The Review heard that many businesses 'have continued to use screen scraping despite the possibility of receiving data through the CDR'. Review submissions cited the 'ease and lower cost' of screen scraping and inconsistent CDR data quality as reasons for the continued use of screen scraping. The Review argued that data quality must improve to provide a viable alternative to screen scraping and recommended that screen scraping be banned in the near future in sectors where the CDR data provides a viable alternative.

The Review noted that whilst direct‐to‐consumer data sharing is a key part of the CDR, the CDR rules do not currently oblige the sharing of data directly to consumers. The Review heard that direct‐to‐consumer data sharing could increase risks (of fraud and to privacy), without significant benefits to consumers. While the Review recognises 'the potential self‐interest inherent in the cohort of data holders and recipients advocating for restricting direct‐to‐consumer data access', it agreed that the framework may require further consideration if direct‐to‐consumer data sharing is to be enabled.
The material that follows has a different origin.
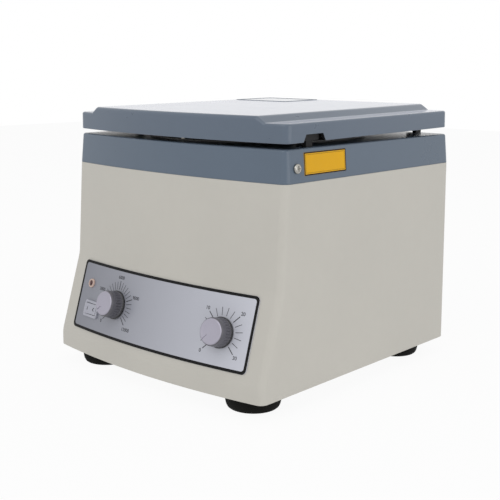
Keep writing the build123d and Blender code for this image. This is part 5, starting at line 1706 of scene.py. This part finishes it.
@dataclass
class Rocker:
    """Power rocker, tilted to its off side, with a plain stroke and ring on its two ends."""

    form: Form
    across: float = ROCKER_PLACE[0]
    drop: float = ROCKER_PLACE[1]
    half: float = 7.6
    peak: float = 4.2
    dip: float = 3.2
    edge: float = 0.5
    root: float = 3.0
    width: float = 10.0
    tilt: float = 10.0

    @property
    def frame(self) -> np.ndarray:
        """Frame of the tilted rocker: the front's frame turned about its own Y."""
        frame = self.form.front_frame(self.across, self.drop)
        return frame @ np.array(Matrix.Rotation(math.radians(self.tilt), 4, "Y"))

    def body(self) -> bpy.types.Object:
        """The rocker: its dished top and wedge-shaped root carried across, narrowed at both ends."""
        share = np.linspace(-1, 1, 21)
        top = np.column_stack((share * self.half, self.dip + (self.peak - self.dip) * share**2))
        side = np.array(((self.half + 0.02, self.peak - 0.5), (self.half, self.edge), (0.0, -self.root)))
        other = np.array(((-self.half, self.edge), (-self.half - 0.02, self.peak - 0.5)))
        loop = np.concatenate((top, side, other))
        near_end = np.array(((-0.5, 0.95), (-0.47, 0.985), (-0.44, 1.0)))
        stations = np.concatenate((near_end, near_end[::-1] * (-1, 1)))
        middle = np.array((0.0, 0.5))
        rings = [
            np.column_stack((section[:, 0], np.full(len(loop), place * (self.width - 0.4)), section[:, 1]))
            for place, shrink in stations
            for section in (middle + (loop - middle) * shrink,)
        ]
        return surface("rocker_body", [(placed(np.stack(rings), self.frame), False, True)], smooth=40.0)

    def build(self) -> list[bpy.types.Object]:
        """Build the rocker and its two marks."""
        body = self.body()
        dress(body, ROCKER_IVORY)
        high = self.dip + (self.peak - self.dip) * 0.3
        stroke = rounded_box(0.5, 3.0, 0.12, 3) + (-4.2, 0.0)
        bar = prism("mark_on", stroke, high - 0.2, high + 0.12, self.frame)
        outer, inner = circle(1.5, 32, (4.2, 0.0)), circle(1.05, 32, (4.2, 0.0))
        loop = np.stack(
            (
                at_level(outer, high - 0.2),
                at_level(outer, high + 0.12),
                at_level(inner, high + 0.12),
                at_level(inner, high - 0.2),
            )
        )
        ring = surface("mark_off", [(placed(loop, self.frame), True, True)])
        marks = joined("rocker_marks", [bar, ring])
        dress(marks, PRINT_GREY)
        for piece in (body, marks):
            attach(piece, "rocker")
        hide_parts("power_rocker")
        return [body, marks]


@dataclass
class PilotLamp:
    """Pilot lamp: a moulded ring round a small domed lens."""

    form: Form
    across: float = LAMP_PLACE[0]
    drop: float = LAMP_PLACE[1]
    ring_radius: float = 4.2
    bore: float = 2.6
    seat: float = 1.1

    def build(self) -> list[bpy.types.Object]:
        """Build the ring and the lens."""
        frame = self.form.front_frame(self.across, self.drop)
        seat, ring = self.seat, self.ring_radius
        profile = (
            (self.bore, seat - 7.0),
            (self.bore + 0.45, seat - 7.0),
            (self.bore + 0.45, seat),
            (ring, seat),
            (ring, seat + 0.7),
            (ring - 0.15, seat + 1.2),
            (ring - 0.5, seat + 1.6),
            (ring - 0.9, seat + 1.75),
            (ring - 1.25, seat + 1.7),
            (self.bore + 0.1, seat + 1.4),
            (self.bore, seat + 1.2),
        )
        bezel = turned("lamp_bezel_ring", profile, frame, 48, 50.0)
        dress(bezel, LAMP_RING)
        reach = self.bore - 0.03
        turn = np.linspace(np.pi / 2, 0, 8)
        dome = [(reach * math.cos(angle), seat + 0.9 + 1.0 * math.sin(angle)) for angle in turn]
        lens = turned("lamp_lens_dome", (*dome, (reach, seat - 6.5), (0.0, seat - 6.5)), frame, 40, 50.0)
        dress(lens, LAMP_LENS)
        for piece in (bezel, lens):
            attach(piece, "base")
        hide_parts("lamp_bezel")
        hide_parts("lamp_lens")
        return [bezel, lens]


@dataclass
class Feet:
    """Four rubber disc feet with a rounded lower edge, a moulded ring and a screw well."""

    form: Form
    height: float = 15.0
    radius: float = 23.8
    side: float = 94.0
    rear_inset: float = 36.0
    front_place: float = 29.0

    def build(self) -> list[bpy.types.Object]:
        """Build the four feet as one piece."""
        form, radius, height = self.form, self.radius, self.height
        front = form.front - form.run - form.lean + self.front_place
        profile = (
            (1.5, height),
            (1.5, 11.0),
            (3.25, 11.0),
            (3.25, 0.3),
            (3.6, 0.0),
            (13.0, 0.0),
            (13.4, 0.5),
            (14.6, 0.5),
            (15.0, 0.0),
            (radius - 3.8, 0.0),
            (radius - 2.8, 0.3),
            (radius - 1.7, 1.2),
            (radius - 0.8, 3.0),
            (radius - 0.2, 5.5),
            (radius, 7.2),
            (radius, 9.0),
            (radius - 0.3, 11.5),
            (radius - 1.2, 13.6),
            (radius - 2.3, height),
        )
        feet = []
        for x in (-self.side, self.side):
            for y in (front, form.rear - self.rear_inset):
                feet.append(turned("foot", profile, frame_of((x, y, 0.0)), 72, 40.0))
        made = joined("rubber_disc_feet", feet)
        dress(made, FOOT_RUBBER)
        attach(made, "base")
        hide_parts("rubber_feet")
        return [made]


@dataclass
class CarriedOver:
    """Finishes for the CAD nodes that keep their own mesh."""

    nodes: dict[str, bpy.types.Object]
    rotor: tuple[float, float, float]

    def turned_metal(self, kind: type[Finish], name: str, slot: str, colour: tuple, scale: float) -> Finish:
        """Spun or turned metal about the rotor's axis."""
        return kind(
            name,
            slot,
            colour,
            roughness=0.3,
            metallic=1.0,
            grain=Grain.TURNED,
            grain_scale=scale,
            grain_depth=0.00002,
            grain_strength=0.25,
            tint=0.05,
            wear=0.0,
            dust=0.05,
            centre=self.rotor,
        )

    def table(self) -> dict[Finish, tuple[str, ...]]:
        """Which nodes take which finish."""
        spun = self.turned_metal(BowlFinish, "spun_steel", "spun_steel", linear(190, 190, 188), 900.0)
        machined = self.turned_metal(Finish, "turned_aluminium", "rotor_metal", linear(206, 207, 210), 2200.0)
        return {
            spun: ("chamber_bowl",),
            machined: ("rotor_disc", "rotor_cover", "rotor_hub", "cover_nut"),
            FOOT_RUBBER: ("rubber_dampers", "shaft_boot"),
            SEAL_RUBBER: ("lid_gasket", "rotor_seal"),
            SCREW_NICKEL: ("deck_screws", "deck_fasteners", "inlet_screws", "liner_screws", "base_screws"),
            ZINC_STEEL: (
                "floor_plate",
                "motor_plate",
                "motor_bolts",
                "mount_posts",
                "motor_bearings",
                "motor_shaft",
                "panel_nuts",
                "hinge_pins",
                "latch_keeper",
                "speed_spindle",
                "timer_spindle",
                "board_standoffs",
            ),
            # The lid liner takes the painted shade of the gap.
            LINER_PAINTED_SHADE: ("lid_liner",),
            ROCKER_IVORY: ("rocker_frame",),
            BLACK_MOULDED: (
                "power_inlet",
                "fuse_drawer",
                "lid_switch",
                "switch_plunger",
                "switch_striker",
                "hinge_ears",
                "hinge_arms",
                "latch_guide",
                "latch_slider",
                "timer_mechanism",
                "speed_potentiometer",
            ),
            MOTOR_ENAMEL: ("motor_housing", "motor_end_cap"),
            CORE_STEEL: ("field_stack", "armature", "motor_brushes"),
            BOARD_GREEN: ("control_board",),
            CONTACT_BRASS: ("inlet_blades",),
        }

    def build(self) -> int:
        """Dress every carried-over node.

        Returns:
            How many nodes were dressed.
        """
        count = 0
        for finish, names in self.table().items():
            for name in names:
                dress(self.nodes[name], finish)
                count += 1
        return count


# Stage


@dataclass
class Studio:
    """Pale floor, white surroundings, soft lamps and the camera at the photograph's viewpoint."""

    middle: float
    camera_x: float = 612.71
    camera_y: float = -702.06
    camera_z: float = 286.93
    yaw: float = -41.603
    pitch: float = -7.539
    roll: float = 0.345
    focal_pixels: float = 963.14
    centre_x: float = 257.47
    centre_y: float = 188.17
    frame_pixels: float = 500.0
    surround: float = 0.58
    floor_glow: float = 0.93
    floor_bounce: float = 0.5

    def floor(self) -> bpy.types.Object:
        """Floor: plain matt white that keeps the shadow and glows a little for the camera."""
        span = np.array((-3000.0, 3000.0))
        x, y = np.meshgrid(span, span)
        made = surface("floor", [(np.stack((x, y, np.full_like(x, -0.2)), axis=-1), False, False)])
        material, tree = blank_material("floor_white")
        matt = node(tree, "ShaderNodeBsdfDiffuse", {"Color": (0.9, 0.9, 0.9, 1.0)})
        glow = node(tree, "ShaderNodeEmission", {"Color": (1.0, 1.0, 1.0, 1.0), "Strength": 1.0})
        seen = node(tree, "ShaderNodeLightPath").outputs["Is Camera Ray"]
        share = spread(tree, seen, self.floor_bounce, self.floor_glow)
        mixed = node(tree, "ShaderNodeMixShader", {0: share, 1: matt.outputs[0], 2: glow.outputs[0]})
        node(tree, "ShaderNodeOutputMaterial", {"Surface": mixed.outputs[0]})
        made.data.materials.append(material)
        return made

    def surroundings(self) -> None:
        """World: white to the camera and in reflections, and a plain soft light for everything else."""
        world = bpy.data.worlds.new("studio")
        bpy.context.scene.world = world
        world.use_nodes = True
        tree = world.node_tree
        tree.nodes.clear()
        path = node(tree, "ShaderNodeLightPath")
        seen = math_node(tree, "MAXIMUM", path.outputs["Is Camera Ray"], path.outputs["Is Glossy Ray"])
        seen = math_node(tree, "MAXIMUM", seen, path.outputs["Is Transmission Ray"])
        soft = node(tree, "ShaderNodeBackground", {"Color": (1.0, 1.0, 1.0, 1.0), "Strength": self.surround})
        white = node(tree, "ShaderNodeBackground", {"Color": (1.0, 1.0, 1.0, 1.0), "Strength": 1.0})
        mixed = node(tree, "ShaderNodeMixShader", {0: seen, 1: soft.outputs[0], 2: white.outputs[0]})
        node(tree, "ShaderNodeOutputWorld", {"Surface": mixed.outputs[0]})

    def lamp(
        self, name: str, place: Sequence[float], aim: Sequence[float], size: float, power: float
    ) -> None:
        """Add a square area lamp at a place in metres, aimed at a point."""
        light = bpy.data.lights.new(name, "AREA")
        light.shape, light.size, light.energy = "SQUARE", size, power
        made = bpy.data.objects.new(name, light)
        turn = (Vector(place) - Vector(aim)).to_track_quat("Z", "Y")
        made.matrix_world = Matrix.Translation(place) @ turn.to_matrix().to_4x4()
        bpy.context.scene.collection.objects.link(made)

    def camera(self) -> None:
        """Camera at the fitted viewpoint: right, up and backward axes from yaw, pitch and roll."""
        yaw, pitch, roll = (math.radians(angle) for angle in (self.yaw, self.pitch, self.roll))
        forward = Vector((math.sin(yaw) * math.cos(pitch), math.cos(yaw) * math.cos(pitch), math.sin(pitch)))
        level = Vector((math.cos(yaw), -math.sin(yaw), 0.0))
        upright = level.cross(forward)
        right = math.cos(roll) * level + math.sin(roll) * upright
        up = -math.sin(roll) * level + math.cos(roll) * upright
        data = bpy.data.cameras.new("viewpoint")
        data.sensor_width = 36.0
        data.lens = self.focal_pixels * 36.0 / self.frame_pixels
        data.shift_x = 0.5 - self.centre_x / self.frame_pixels
        data.shift_y = self.centre_y / self.frame_pixels - 0.5
        data.clip_start, data.clip_end = 0.01, 20.0
        made = bpy.data.objects.new("viewpoint", data)
        place = Vector((self.camera_x, self.camera_y + self.middle, self.camera_z)) * MM
        turn = Matrix((right, up, -forward)).transposed().to_4x4()
        made.matrix_world = Matrix.Translation(place) @ turn
        bpy.context.scene.collection.objects.link(made)
        bpy.context.scene.camera = made

    def build(self) -> None:
        """Set up floor, world, lamps and camera."""
        self.floor()
        self.surroundings()
        centre = (0.0, 0.0, 0.12)
        self.lamp("key", (0.25, -1.4, 1.3), centre, 1.4, 7.0)
        self.lamp("fill", (1.6, 0.2, 0.3), centre, 1.2, 5.0)
        self.lamp("top", (0.0, 0.3, 1.9), centre, 1.6, 3.0)
        self.camera()


def main() -> None:
    logging.basicConfig(level=logging.INFO, format="%(name)s: %(message)s")
    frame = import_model()
    bpy.context.scene.view_settings.view_transform = "Standard"
    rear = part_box("cabinet_shell")[1].y / MM
    form = Form(rear=rear)
    lid = Lid(form)
    stem_y = form.front + lid.setback + lid.notch_y
    deck = Deck(form, slot=(118.55, 124.55, stem_y - 11.0, stem_y + 5.0))
    assemblies = (
        Cabinet(form),
        deck,
        lid,
        LidPlate(lid),
        SidePlate(form),
        FrontPanel(form),
        Knob(form, "speed", "speed_control", *SPEED_PLACE),
        Knob(form, "timer", "timer_control", *TIMER_PLACE),
        Rocker(form),
        PilotLamp(form),
        Feet(form),
    )
    for assembly in assemblies:
        made = assembly.build()
        pieces = made if isinstance(made, list) else [made]
        for piece in pieces:
            log.info("%s: %d faces", piece.name, len(piece.data.polygons))
    rotor = (0.0, form.rotor_y * MM, 0.0)
    log.info("%d carried-over nodes dressed", CarriedOver(frame["nodes"], rotor).build())
    Studio(form.middle).build()


if __name__ == "__main__":
    main()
The Review, which was released after the 2022 Optus cyber hacks, stated that it generally did not hear many concerns from stakeholders about the cyber security settings of the CDR. Nonetheless, the Review recommended that the Government should consider undertaking a whole of ecosystem cyber security assessment.

== Extensions ==
The Australian Government is proposing to extend the CDR legislation to enable a consumer (through an accredited third party) to initiate an action with a (designated) business. The types of 'actions' could include:

- making a payment;
- opening and closing an account;
- switching providers; and

- updating personal details (such as an address)
In December 2022, the Australian Government introduced into parliament legislation that would extend the functionality of the Consumer Data Right (CDR) to "enable Australian consumers and small business to safely and conveniently instruct accredited third parties to initiate CDR‑powered actions with their consent and on their behalf."